This project is a game-changer in GBM research, taking a unique approach by focusing on how GBM tumours perceive their environment and how this perception contributes to their aggressive nature. The team has engineered a platform that allows researchers to examine how specific environments influence tumour behaviour. This leads to the creation of more representative models, enabling us to study the tumour in conditions that closely mimic its native environment, thereby facilitating optimal drug development.

It’s widely recognized that therapeutic development for GBM has stagnated partly due to the use of preclinical models that do not accurately represent native tumour conditions. This project addresses this issue head-on by engineering and utilizing more informative models that better mimics the conditions of actual brain tumours. The development of more informative brain cancer models will enhance the reliability of preclinical drug testing, providing more accurate indications of a therapy’s effectiveness in a clinical setting.

Glioblastoma (GBM), a lethal adult brain cancer, exhibits phenotypic plasticity, allowing it to adapt and evade therapeutic interventions. This project aims to understand and target GBM’s plasticity to develop effective therapeutic strategies. The interplay between GBM’s mechanosensory responses to its microenvironment and its ability to transition into a stem cell-like state is proposed as a survival mechanism.
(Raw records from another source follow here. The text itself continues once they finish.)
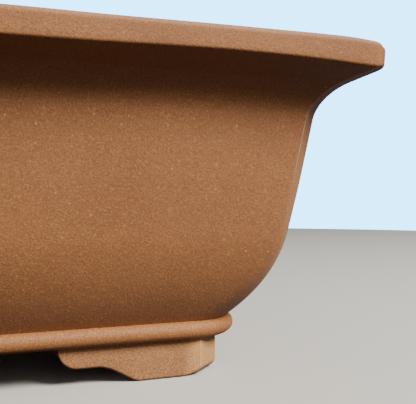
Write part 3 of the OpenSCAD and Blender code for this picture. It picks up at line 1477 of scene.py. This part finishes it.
@dataclass
class Feet(SweptMember):
    """The four cloud feet under the corners."""

    label: str = "foot"
    slot: str = "clay_foot"
    steps: Tuple[int, int, int] = (96, 5, 6)
    hand_waver: float = 0.4
    finish: ClayFinish = ClayFinish(
        "foot clay",
        tone=(0.560, 0.282, 0.125),
        pale=(0.70, 0.41, 0.19),
        # Pale corners of the feet: partly wear, partly painted light of their lit side.
        worn=(0.98, 0.56, 0.22),
        sheen=0.05,
    )
    crowding: float = 1.5
    toe: Point = (31.4, 45.2)
    lobe_height: float = 5.75
    lobe_rise: float = 6.4
    sole_lift: float = 2.3
    edge: float = 1.0
    arris: float = 0.7
    inner_cut: float = 4.0
    inner_arris: float = 3.0
    lift_depth: float = 4.5
    # Depth from the outer face that the pale corner paint reaches: partly wear, partly painted light.
    wear_depth: float = 1.5

    def block_point(self, x: float, z: float, hang: float) -> SectionPoint:
        """One point of the block's section.

        Args:
            x: Depth from the outer face.
            z: Height above the table.
            hang: How far the point follows the foot's underside.

        Returns:
            The point.
        """
        s = self.sizes
        share = x / s.foot_thick
        return SectionPoint(
            s.foot_in + x,
            z,
            s.foot_cut + (self.inner_cut - s.foot_cut) * share,
            self.arris + self.inner_arris * share,
            worn=1.0 if x < self.wear_depth else 0.0,
            hang=hang,
            crown=s.floor_under * MM,
            lower=max(0.0, 1.0 - x / self.lift_depth) ** 2 * hang,
        )

    def section(self) -> List[SectionPoint]:
        """Draws a block with soft lower edges, its top against the floor slab.

        Returns:
            The section's points in order.
        """
        deep, top = self.sizes.foot_thick, self.sizes.floor_under
        low = [
            (self.edge * (1 - math.cos(a)), self.edge * (1 - math.sin(a)))
            for a in spread(0.0, math.pi / 2, 6)
        ]
        sole = [(x, 0.0) for x in (2.0, 3.0, 4.2, 7.0, 10.0)]
        back = [(deep - x, z) for x, z in reversed(low)]
        points = [self.block_point(x, z, 1.0) for x, z in low + sole + back]
        return points + [self.block_point(deep * share, top, 0.0) for share in (1.0, 0.66, 0.33, 0.0)]

    def shape(self) -> Dict[str, float]:
        """The outline of a foot, and how it is spaced."""
        s = self.sizes
        return {
            "Crowding": self.crowding,
            "Half length": s.length / 2 * MM,
            "Far end": (s.length / 2 - s.foot_in - s.foot_reach) * MM,
            "Corner set-in": s.foot_in * MM,
            "Toe start": (s.foot_in + self.toe[0]) * MM,
            "Toe end": (s.foot_in + self.toe[1]) * MM,
            "Lobe height": self.lobe_height * MM,
            "Lobe rise": self.lobe_rise * MM,
            "Sole lift": self.sole_lift * MM,
        }

    def places(self) -> Iterable[Tuple[str, Dict[str, object]]]:
        """Each corner's name, with its place and its turn.

        Yields:
            The pairs, from the front right corner round to the front left one.
        """
        s = self.sizes
        for corner in Corner:
            x, y = corner.signs
            yield corner.label, {
                "Place": (x * (s.length / 2 - s.foot_end_in + s.foot_in) * MM, y * s.width / 2 * MM, 0.0),
                "Turn": (0.0, 0.0, corner.value * math.pi / 2),
            }


# ---------------------------------------------------------------- studio


@dataclass
class Studio:
    """Pale floor, soft lamps and the camera."""

    floor_tone: Colour = (0.60, 0.60, 0.58)
    shade: Colour = (0.01, 0.01, 0.01)
    air: Colour = (0.170, 0.168, 0.172)
    behind: Colour = (0.34, 0.35, 0.36)
    ground: Colour = (0.018, 0.009, 0.006)
    shine: Colour = (0.40, 0.36, 0.39)
    backdrop: Colour = (1.10, 4.4, 8.5)
    eye: Place = (32.8, -315.0, 61.76)
    yaw: float = 22.31
    pitch: float = -0.507
    lens: float = 60.58
    sensor: float = 36.0
    reach: Point = (0.01, 50.0)
    target: Place = (0.08, -0.10, 0.05)
    sheet_edge: int = 96

    def build(self) -> None:
        """Sets up the floor, the light and the camera."""
        self.floor()
        self.lamps()
        self.camera()

    def sheet(self, name: str, shape: Place, tone: Colour) -> bpy.types.Object:
        """Lays a flat round or oval sheet that isn't part of the pot.

        Args:
            name: Name of the sheet.
            shape: Half length, half width and height above the floor, in metres.
            tone: Its colour.

        Returns:
            The sheet.
        """
        work = bmesh.new()
        bmesh.ops.create_circle(work, cap_ends=True, segments=self.sheet_edge, radius=1.0)
        for point in work.verts:
            point.co = Vector((point.co.x * shape[0], point.co.y * shape[1], shape[2]))
        mesh = bpy.data.meshes.new(name)
        work.to_mesh(mesh)
        work.free()
        made = bpy.data.objects.new(name, mesh)
        bpy.context.scene.collection.objects.link(made)
        paint = bpy.data.materials.new(name)
        paint.use_nodes = True
        shader = paint.node_tree.nodes["Principled BSDF"]
        shader.inputs["Base Color"].default_value = (*tone, 1.0)
        shader.inputs["Roughness"].default_value = 0.9
        mesh.materials.append(paint)
        return made

    def floor(self) -> None:
        """Lays the pale floor, and just below it a dark board: painted shade that darkens the pot's
        underside in place of the shadowed floor.
        """
        floor = self.sheet("studio_floor", (1.1, 1.1, 0.0), self.floor_tone)
        floor.visible_diffuse = False
        floor.visible_glossy = False
        # Painted shade: a black board under the floor that darkens the pot's underside.
        self.sheet("shade_board", (0.150, 0.100, -0.0005), self.shade)

    def lamp(self, name: str, place: Place, size: float, power: float, tint: Colour) -> None:
        """Adds one square soft lamp that looks at the pot.

        Args:
            name: Name of the lamp.
            place: Where it stands, in metres.
            size: Side of its face in metres.
            power: Watts.
            tint: Colour of its light.
        """
        data = bpy.data.lights.new(name, "AREA")
        data.size = size
        data.energy = power
        data.color = tint
        lamp = bpy.data.objects.new(name, data)
        lamp.location = place
        aim = Vector(self.target) - Vector(place)
        lamp.rotation_euler = aim.to_track_quat("-Z", "Y").to_euler()
        bpy.context.scene.collection.objects.link(lamp)

    def lamps(self) -> None:
        """A high key lamp in front to the right, a faint low one, and the air."""
        self.lamp("key", (0.78, -1.16, 1.185), 0.66, 67.0, (1.0, 0.94, 0.85))
        self.lamp("low", (0.10, -1.35, 0.52), 0.80, 2.0, (1.0, 0.90, 0.82))
        world = bpy.data.worlds.new("studio air")
        world.use_nodes = True
        graph = ShaderGraph(world.node_tree)
        _, back, up = graph.parts(graph.wired("ShaderNodeTexCoord", {}, "Generated"))
        glossy, seen = graph.out(graph.node("ShaderNodeLightPath"), "Is Glossy Ray", "Is Camera Ray")
        sky = graph.blend(graph.eased(back, 0.10, 0.60), self.air, self.behind)
        below = graph.blend(glossy, self.ground, self.shine)
        light = graph.blend(graph.eased(up, -0.05, 0.05), below, sky)
        colour = world.node_tree.nodes["Background"].inputs["Color"]
        graph.feed(colour, graph.blend(seen, light, self.backdrop))
        bpy.context.scene.world = world

    def camera(self) -> None:
        """Sets the camera close to the front right corner, as high as the wall's middle."""
        data = bpy.data.cameras.new("camera")
        data.lens = self.lens
        data.sensor_width = self.sensor
        data.clip_start, data.clip_end = self.reach
        eye = bpy.data.objects.new("camera", data)
        eye.location = tuple(v * MM for v in self.eye)
        eye.rotation_euler = (math.radians(90.0 + self.pitch), 0.0, math.radians(-self.yaw))
        bpy.context.scene.collection.objects.link(eye)
        bpy.context.scene.camera = eye


def main() -> None:
    """Builds every member and the studio."""
    logging.basicConfig(level=logging.INFO, format="%(name)s: %(message)s")
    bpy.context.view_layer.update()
    sizes = PotSizes.from_frame()
    along, round_corner = SweepGraph(Sweep.ALONG_SIDE), SweepGraph(Sweep.ROUND_CORNER)
    members = (
        FloorSlab(sizes),
        Walls(sizes, along),
        Lip(sizes, along),
        Band(sizes, along),
        Feet(sizes, round_corner),
    )
    for member in members:
        pieces = member.build()
        LOG.info("%s: %d pieces", type(member).__name__, len(pieces))
    Studio().build()


if __name__ == "__main__":
    main()
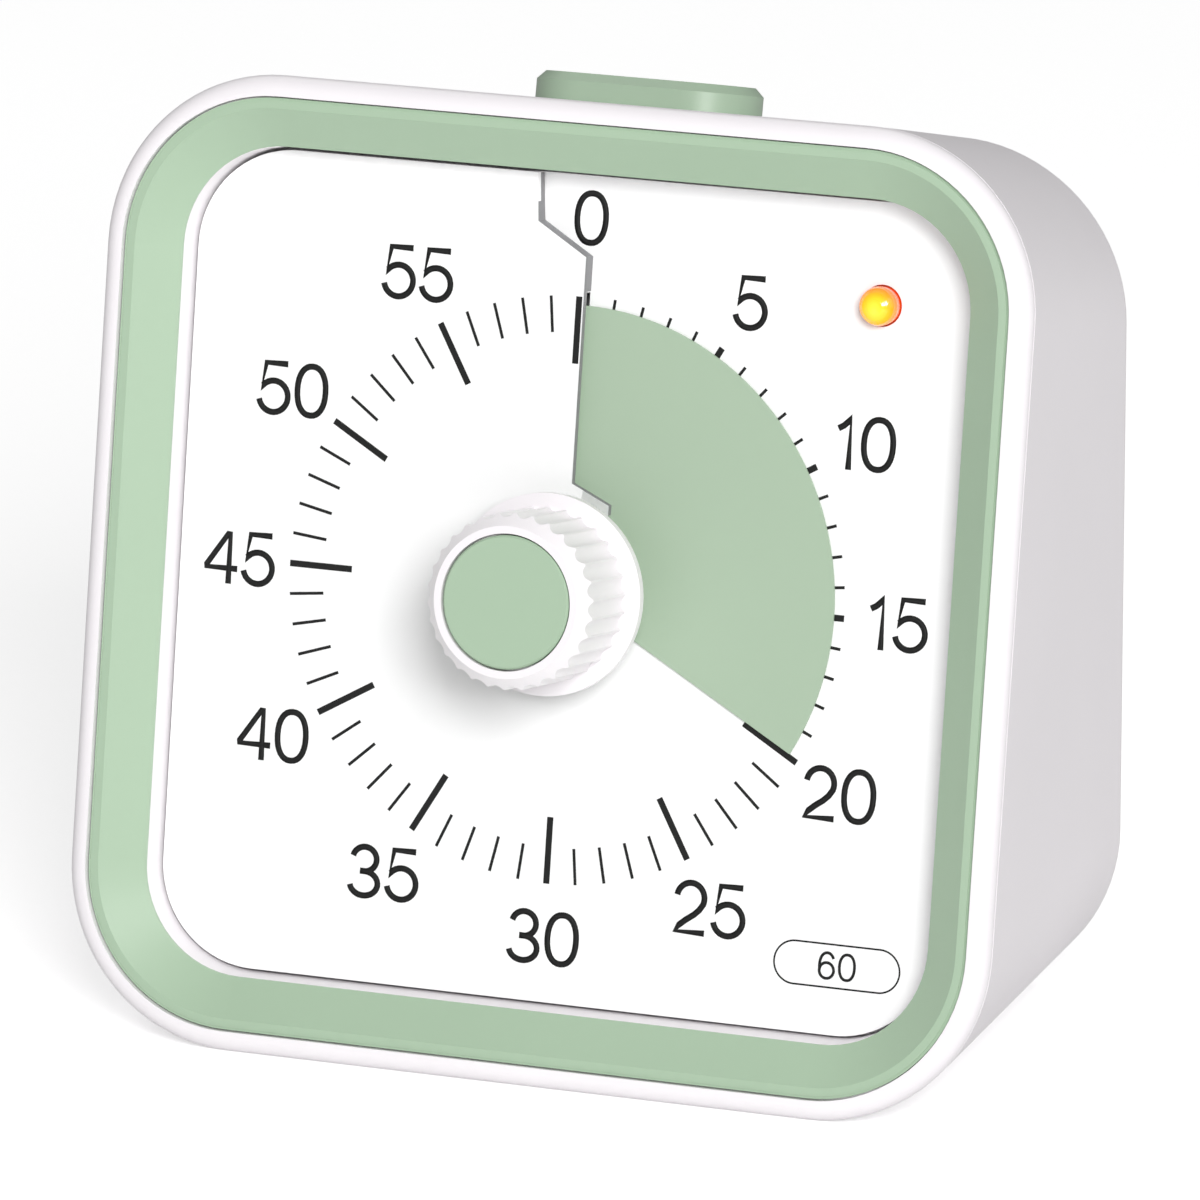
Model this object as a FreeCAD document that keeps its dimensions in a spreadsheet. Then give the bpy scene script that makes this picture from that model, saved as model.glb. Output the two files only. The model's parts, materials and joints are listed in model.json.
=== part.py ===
"""Visual countdown timer, built as a parametric assembly in millimetres.

The face leans back on a square case.  A knob in the middle of a helical dial turns a thin
helical time disc, which slides out from under the raised edge at twelve o'clock and shows
the minutes left.  Behind the dial sit a stepping motor with its wheel train, a circuit
board, a sounder, a top push button, a sound slide switch and two AAA cells.

Frames: FACE has x to the right, y up the leaning face and z towards the viewer, with its
origin where the knob's axis meets the mean dial plane.  REAR has x to the right, y up and
z forwards from the upright rear face.  ROOF lies on the sloping top, z outwards.
The model's own frame is +Z up, -Y to the front, its origin under the middle of the part.
"""
import FreeCAD, Part
import math
import os
import re

import Sketcher

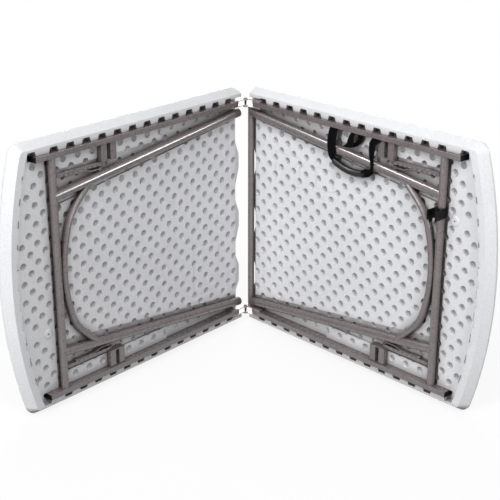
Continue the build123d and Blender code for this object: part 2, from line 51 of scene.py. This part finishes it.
# The fold axis, the way along each half from it, and the way out of the right half's underside
fold = Vector(joints["table_fold"]["pos_m"])
LEAN = math.radians(42.57)
ALONG = {
    "a": Vector((-math.sin(LEAN), -math.cos(LEAN), 0)),
    "b": Vector((math.sin(LEAN), -math.cos(LEAN), 0)),
}
OUT_B = Vector((-math.cos(LEAN), -math.sin(LEAN), 0))

# A half's width and length and the radius of its curved end, in metres
WIDTH = 0.762
HALF_LENGTH = 0.902
BOW = 1.25


def spot(u, w, n):
    """A point of the right half, in millimetres along, up and out, as a place in metres."""
    p = ALONG["b"] * (u / 1000) + OUT_B * (n / 1000)
    return Vector((fold.x + p.x, fold.y + p.y, w / 1000))


# ---------------------------------------------------------------- shading helpers
EDGE_SAMPLES = 6
HOLLOW_SAMPLES = 8

# The least openness that another is divided by, so that it is never nothing
LEAST_OPEN = 0.02


def material(name, colour, rough, **sockets):
    mat = bpy.data.materials.new(name)
    mat.use_nodes = True
    tree = mat.node_tree
    bsdf = tree.nodes["Principled BSDF"]
    bsdf.inputs["Base Color"].default_value = (*colour, 1)
    bsdf.inputs["Roughness"].default_value = rough
    for key, value in sockets.items():
        bsdf.inputs[key.replace("_", " ")].default_value = value
    return mat, tree, bsdf


def add(tree, kind, **values):
    node = tree.nodes.new(kind)
    for key, value in values.items():
        if key in node.inputs:
            node.inputs[key].default_value = value
        else:
            setattr(node, key, value)
    return node


def object_coords(tree):
    return add(tree, "ShaderNodeTexCoord").outputs["Object"]


def split(tree, vector):
    node = add(tree, "ShaderNodeSeparateXYZ")
    tree.links.new(vector, node.inputs[0])
    return node.outputs


def noise(tree, where, scale, detail=4.0, rough=0.55):
    node = add(tree, "ShaderNodeTexNoise", Scale=scale, Detail=detail, Roughness=rough)
    tree.links.new(where, node.inputs["Vector"])
    return node.outputs["Fac"]


def ramp(tree, source, stops):
    node = tree.nodes.new("ShaderNodeValToRGB")
    tree.links.new(source, node.inputs["Fac"])
    band = node.color_ramp
    while len(band.elements) < len(stops):
        band.elements.new(0.5)
    for element, (at, colour) in zip(band.elements, stops):
        element.position = at
        element.color = (*colour, 1) if not isinstance(colour, float) else (colour, colour, colour, 1)
    return node.outputs["Color"]


def between(tree, source, low, high, start=0.3, end=0.7):
    """One tone or value below the start of a band of the source and another above its end."""
    return ramp(tree, source, [(start, low), (end, high)])


def mix(tree, factor, first, second, kind="MIX"):
    node = add(tree, "ShaderNodeMix", data_type="RGBA", blend_type=kind)
    for socket, value in ((node.inputs[0], factor), (node.inputs[6], first), (node.inputs[7], second)):
        if isinstance(value, bpy.types.NodeSocket):
            tree.links.new(value, socket)
        else:
            socket.default_value = value if isinstance(value, float) else (*value, 1)
    return node.outputs[2]


def maths(tree, kind, first, second=0.0, clamp=False):
    node = add(tree, "ShaderNodeMath", operation=kind, use_clamp=clamp)
    for socket, value in ((node.inputs[0], first), (node.inputs[1], second)):
        if isinstance(value, bpy.types.NodeSocket):
            tree.links.new(value, socket)
        else:
            socket.default_value = value
    return node.outputs[0]


def times(tree, first, second):
    return maths(tree, "MULTIPLY", first, second)


def plus(tree, first, second):
    return maths(tree, "ADD", first, second)


def minus(tree, first, second):
    return maths(tree, "SUBTRACT", first, second)


def gap(tree, first, second):
    """How far two values lie apart."""
    return maths(tree, "ABSOLUTE", minus(tree, first, second))


def below(tree, value, limit):
    return maths(tree, "LESS_THAN", value, limit)


def phase(tree, value, pitch):
    """How far a value is through its pitch, from 0 to 1."""
    return maths(tree, "FRACT", maths(tree, "DIVIDE", value, pitch))


def surface(tree, bsdf, colour, rough):
    tree.links.new(colour, bsdf.inputs["Base Color"])
    tree.links.new(rough, bsdf.inputs["Roughness"])


def bump(tree, bsdf, height, strength, distance, soften=0.0):
    node = add(tree, "ShaderNodeBump", Strength=strength, Distance=distance)
    tree.links.new(height, node.inputs["Height"])
    if soften:
        edge = add(tree, "ShaderNodeBevel", samples=EDGE_SAMPLES)
        edge.inputs["Radius"].default_value = soften
        tree.links.new(edge.outputs["Normal"], node.inputs["Normal"])
    tree.links.new(node.outputs["Normal"], bsdf.inputs["Normal"])


def painted_shade(tree, reach, darkest, near):
    """Painted shade: a factor that darkens a hollow of the piece itself a little, and what lies close behind
    another piece more.
    """
    own = add(tree, "ShaderNodeAmbientOcclusion", samples=HOLLOW_SAMPLES, only_local=True)
    own.inputs["Distance"].default_value = reach
    both = add(tree, "ShaderNodeAmbientOcclusion", samples=HOLLOW_SAMPLES)
    both.inputs["Distance"].default_value = reach
    own_open = maths(tree, "MAXIMUM", own.outputs["AO"], LEAST_OPEN)
    share = maths(tree, "DIVIDE", both.outputs["AO"], own_open, True)
    level = plus(tree, times(tree, own.outputs["AO"], 1.0 - darkest), darkest)
    return times(tree, level, maths(tree, "POWER", share, near))


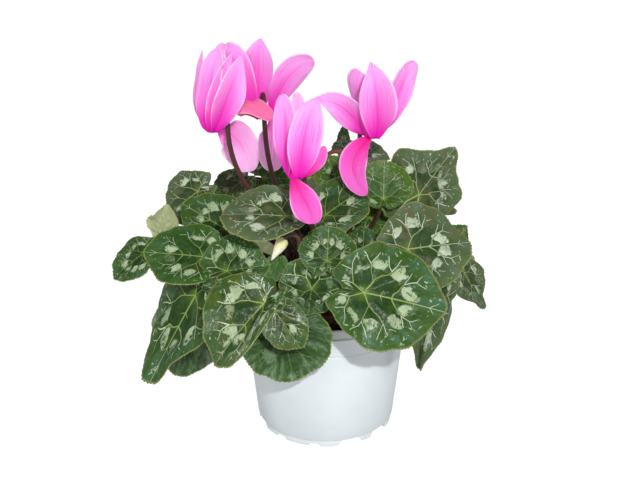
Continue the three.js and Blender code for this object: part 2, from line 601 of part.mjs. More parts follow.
function tuberSolid() {
  const outline = [
    [0, TUBER_BASE], [20, TUBER_BASE], [TUBER_RADIUS, TUBER_BASE + 4], [TUBER_RADIUS, SOIL_Z + 2],
    [TUBER_RADIUS - 1.5, TUBER_TOP - 1], [16, TUBER_TOP], [0, TUBER_TOP],
  ];
  let tuber = solid(turned(outline, TUBER_SIDES));
  const thick = new Set([...BLOOMS, ...BUDS].map((one) => one.name));
  for (const [name, place] of SOCKETS) {
    const radius = (thick.has(name) ? STEM_ROOT : STALK_ROOT) + 2 * CLEAR;
    const drill = new THREE.CylinderGeometry(radius, radius, 10, STEM_SIDES);
    drill.rotateX(Math.PI / 2).translate(place.x, place.y, SOCKET_FLOOR + 5);
    tuber = tuber.subtract(solid(drill));
  }
  return tuber;
}

const plant = new THREE.Group();

function addPart(name, body, color, roughness) {
  const material = new THREE.MeshStandardMaterial({ color, roughness, metalness: 0, side: THREE.DoubleSide });
  const mesh = new THREE.Mesh(geometryOf(body), material);
  mesh.name = name;
  plant.add(mesh);
}

addPart('pot', potSolid(), 0xdfe6ea, 0.45);
addPart('soil', soilSolid(), 0x2b1f17, 0.95);
addPart('tuber', tuberSolid(), 0x4a3527, 0.85);
for (const leaf of LEAVES) addPart(`leaf_${leaf.name}`, leafSolid(leaf), 0x3f6b3c, 0.5);
for (const bloom of BLOOMS) {
  addPart(`petals_${bloom.name}`, corollaSolid(bloom), 0xff6fd8, 0.55);
  addPart(`stem_${bloom.name}`, stemSolid(bloom), 0x4a2320, 0.5);
}
for (const bud of BUDS) {
  const { stem, bud: head } = budPieces(bud);
  addPart(`bud_${bud.name}`, head, 0xf2efd2, 0.55);
  addPart(`stem_bud_${bud.name}`, stem, 0x5c2f24, 0.5);
}

export default plant;
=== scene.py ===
"""A flowering cyclamen in its round growing pot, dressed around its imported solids. Metres, +Z up."""
import logging
import math
from collections.abc import Callable
from dataclasses import dataclass, field
from enum import Enum

import bpy
import numpy as np
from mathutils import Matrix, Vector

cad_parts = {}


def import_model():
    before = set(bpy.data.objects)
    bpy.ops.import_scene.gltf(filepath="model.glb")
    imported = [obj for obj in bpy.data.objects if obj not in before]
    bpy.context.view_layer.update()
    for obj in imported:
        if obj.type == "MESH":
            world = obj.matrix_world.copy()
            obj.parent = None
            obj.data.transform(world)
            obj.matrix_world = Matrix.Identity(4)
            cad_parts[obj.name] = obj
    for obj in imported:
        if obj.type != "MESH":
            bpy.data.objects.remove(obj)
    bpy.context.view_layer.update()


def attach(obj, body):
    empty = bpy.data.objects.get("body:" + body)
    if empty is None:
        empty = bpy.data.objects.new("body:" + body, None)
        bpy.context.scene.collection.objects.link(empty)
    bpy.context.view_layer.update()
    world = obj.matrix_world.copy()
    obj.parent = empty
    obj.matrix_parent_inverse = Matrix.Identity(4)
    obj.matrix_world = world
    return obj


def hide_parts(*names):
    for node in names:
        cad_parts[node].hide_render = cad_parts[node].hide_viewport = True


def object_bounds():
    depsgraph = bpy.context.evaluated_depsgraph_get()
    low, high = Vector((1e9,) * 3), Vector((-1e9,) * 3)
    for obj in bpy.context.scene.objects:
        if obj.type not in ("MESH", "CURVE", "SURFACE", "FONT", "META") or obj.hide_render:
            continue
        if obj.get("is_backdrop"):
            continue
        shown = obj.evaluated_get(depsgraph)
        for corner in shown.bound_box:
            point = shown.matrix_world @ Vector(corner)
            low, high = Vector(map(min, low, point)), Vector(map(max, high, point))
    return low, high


LOG = logging.getLogger("cyclamen")
MM = 0.001
UP = np.array([0.0, 0.0, 1.0])
MERGE_GAP = 2e-6
PURE_WHITE = (1.0, 1.0, 1.0, 1.0)
# A leaf's notch, and the angles from its tip to the ribs on each side, in radians.
SINUS = 0.1
RIB_ANGLES = (0.0, 0.37, 0.85, 1.5, 2.35, math.pi)

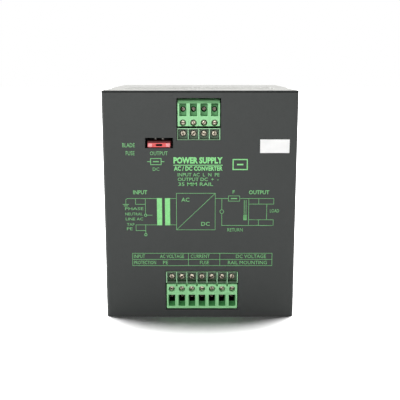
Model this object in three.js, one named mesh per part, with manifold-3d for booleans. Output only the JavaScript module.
// A power supply for a DIN rail. Its sheet-metal housing holds two pluggable terminal blocks and a
// blade fuse in the front panel, a circuit board with the converter behind them, and a hook with a
// sprung latch for a 35 mm top-hat rail on its back.
// Millimetres: +X is to the right, +Y to the back and +Z up.
// The origin is the centre of the housing's bottom face.
import * as THREE from "three";
import { mergeVertices } from "three/addons/utils/BufferGeometryUtils.js";
import Module from "manifold-3d";

// ---------------------------------------------------------------- driving dimensions

// Housing.
const WIDTH = 94.6;
const HEIGHT = 113.7;
const DEPTH = 105;
const SHEET = 1;
const BEND = 1.5; // outer radius of every bend
const BEND_STEPS = 4;
const GAP = 0.3; // between pieces that lie side by side
const TOUCH = 0.02; // between pieces that lie flat on each other
const FRONT = -DEPTH / 2;
const BACK = DEPTH / 2;
const PAST = 1; // how far a cutting tool reaches past the face that it cuts

// Vent slots, the same in the top and the bottom: rows from front to back, slots across.
const VENT = { rows: [-36, -19], length: 13, width: 3, pitch: 6, count: 13 };

// Lugs bent from the chassis: for the cover screws at the sides, for the board at its front.
const COVER_LUG = { y: 22, wide: 12, high: 10, screwIn: 5.5 };
const BOARD_LUG = { x: 36, wide: 10, high: 11, screwIn: 7 };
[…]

The project aims to fabricate and implement defined and modular microenvironments to unravel the intricate interplay between the tumours microenvironment and Glioblastoma behaviour. Using engineered brain matrix mimetic in vitro models, the research will dissect the mechanisms underlying GBM transition between different cellular states. The goal is to discover key molecular players that can serve as potential targets for future drug development.

The overarching aims of this grant includes:

Aim 1: Determine how mechanical cues guide GBM plasticity.

Aim 2: Dissect mechanotransduction pathways that regulate phenotypic plasticity.

Aim 3: Screening drugs for GBM plasticity within organs-on-a-chip.